* WRITTEN INSTRUCTION:
Repeat the listing below in full, exactly as it stands.

* GIVEN INFORMATION:

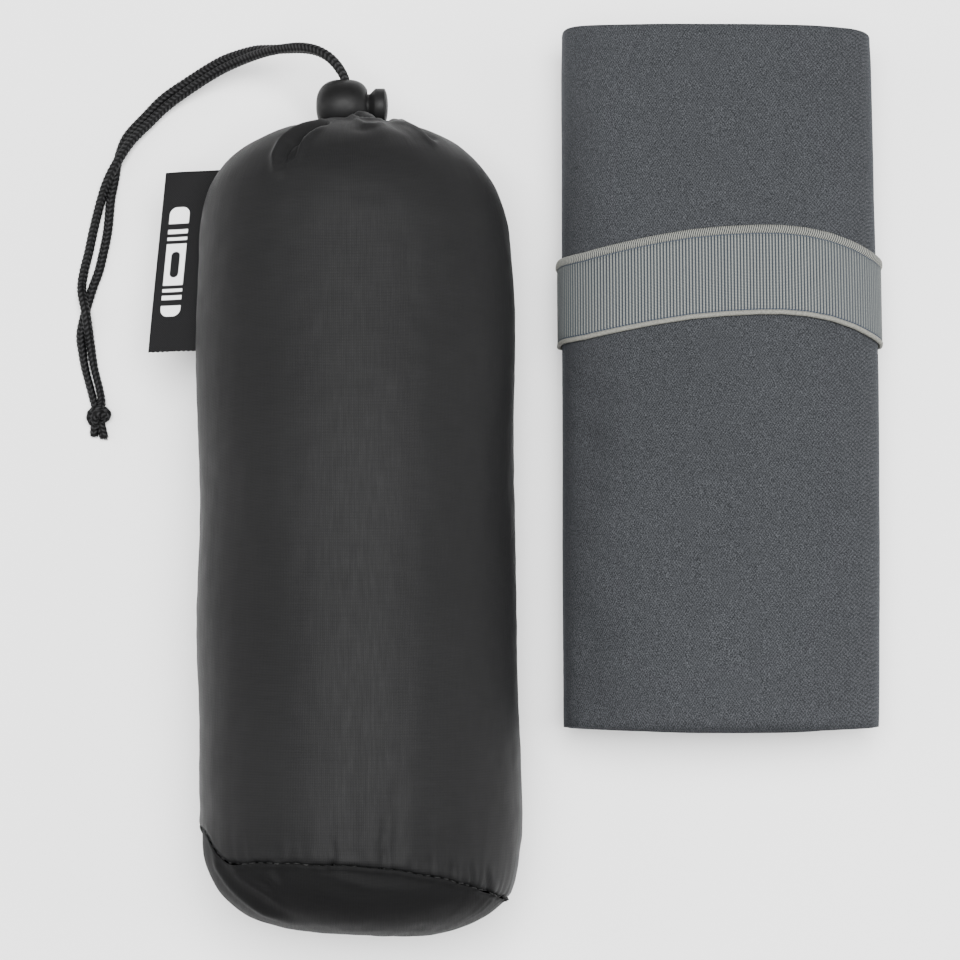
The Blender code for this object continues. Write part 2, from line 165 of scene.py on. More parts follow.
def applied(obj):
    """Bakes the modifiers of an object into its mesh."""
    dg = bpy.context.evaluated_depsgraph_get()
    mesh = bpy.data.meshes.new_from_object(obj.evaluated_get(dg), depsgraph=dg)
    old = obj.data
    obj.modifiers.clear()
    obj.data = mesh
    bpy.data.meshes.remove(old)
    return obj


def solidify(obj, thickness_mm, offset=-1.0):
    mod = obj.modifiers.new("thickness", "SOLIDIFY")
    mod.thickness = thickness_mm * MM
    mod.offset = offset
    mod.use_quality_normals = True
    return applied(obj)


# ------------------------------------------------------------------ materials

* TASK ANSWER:
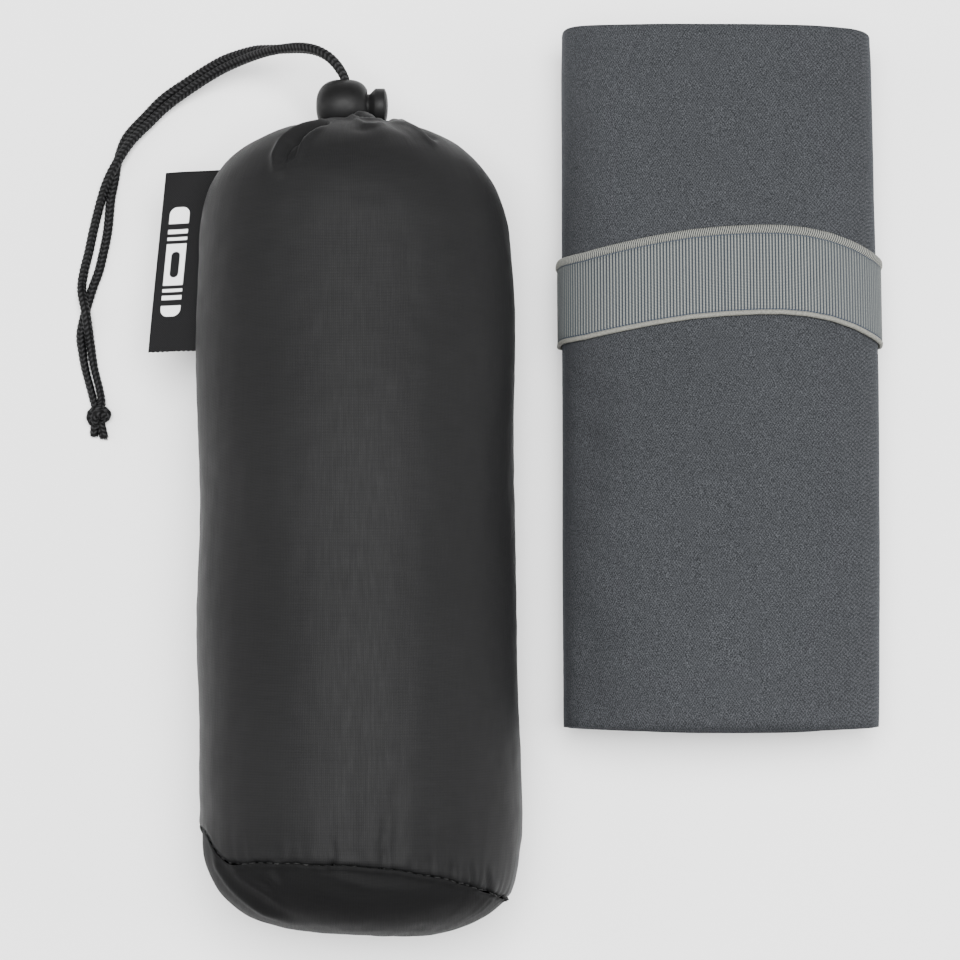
The Blender code for this object continues. Write part 2, from line 165 of scene.py on. More parts follow.
def applied(obj):
    """Bakes the modifiers of an object into its mesh."""
    dg = bpy.context.evaluated_depsgraph_get()
    mesh = bpy.data.meshes.new_from_object(obj.evaluated_get(dg), depsgraph=dg)
    old = obj.data
    obj.modifiers.clear()
    obj.data = mesh
    bpy.data.meshes.remove(old)
    return obj


def solidify(obj, thickness_mm, offset=-1.0):
    mod = obj.modifiers.new("thickness", "SOLIDIFY")
    mod.thickness = thickness_mm * MM
    mod.offset = offset
    mod.use_quality_normals = True
    return applied(obj)


# ------------------------------------------------------------------ materials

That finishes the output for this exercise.